No family is immune.
News — Dr. Kimberly C. Kirby, a professor in the Department of Psychology at Rowan University, in Glassboro, New Jersey, says opiate addiction can happen in any family.
Kirby, who was director of the Parents’ Translational Research Center at the Treatment Research Institute, also is a senior scientist at Public Health Management Corporation and holds an appointment with the University of Pennsylvania, in Philadelphia. She has 30 years of experience conducting research on the treatment of substance use disorders, in particular opiate and cocaine use disorders. One of her studies focused on helping parents support the recovery of their young adults (18-26 years old) who are leaving residential treatment for an opiate addiction.
She says the majority of people with substance abuse disorders started using drugs as adolescents, often between 13 to15 years old, a time when people are more susceptible to making bad decisions because the part of the brain allows them to consider longer-term consequences of behavior is not fully developed. Addiction, she notes, is hitting everywhere, including middle- and higher-income families with sufficient resources, and those families in in which siblings are doing fine. Young people who are top athletes and those who have not suffered abuse or other traumas are developing problems.
Her advice to parents includes:
- Accept addiction is not your fault.
- You are not helpless. A common message, she says, is that people are powerless concerning another person’s addiction. “You do not have control, but you can influence them,” she notes.
- You can learn strategies to adjust how you interact in ways that encourage your child to get help.
- “Don’t enable” doesn’t mean “don’t do anything helpful.” You can be helpful – but you need to know when to help and when not to. For instance, you don’t want to rescue the person from the negative consequences of his/her drug use. For example: if your child comes home drunk and passes out on the floor, don’t bundle him/her up and carry him/her to bed. By removing negative consequences, she says, you take away one of the things that nudges someone toward stopping. However, you can do favors and support people in moments when they are sober or have taken positive recovery steps, such as completing a treatment appointment.
- Alter communication. Frequently when problems are entrenched there is no communication about the problem or there is a lot of intense communication, including yelling. These patterns do not help, and you can change them.

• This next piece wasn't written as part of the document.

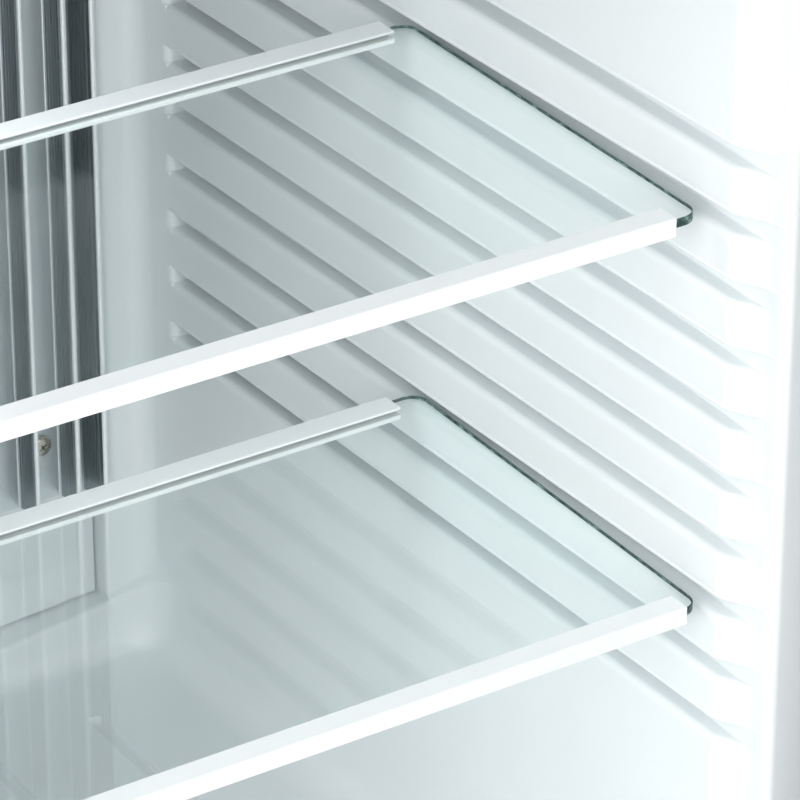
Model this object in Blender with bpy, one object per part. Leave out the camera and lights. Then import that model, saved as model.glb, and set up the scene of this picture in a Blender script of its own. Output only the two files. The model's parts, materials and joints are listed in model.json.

- There are medications that can save the life of someone who is abusing prescription pain pills or heroin. In addition to Narcan, which reverses overdose, medications such as Vivitrol, buprenorphine, and methadone can prevent someone from using.
- There is a great deal of information available online, and it’s hard for parents to know what to trust. She suggests starting with , the scientifically vetted parent resource center developed by her center.
Kirby earned a Ph.D. in applied behavioral science from the University of Kansas. She completed her post-doctoral training at Duke and Johns Hopkins Universities.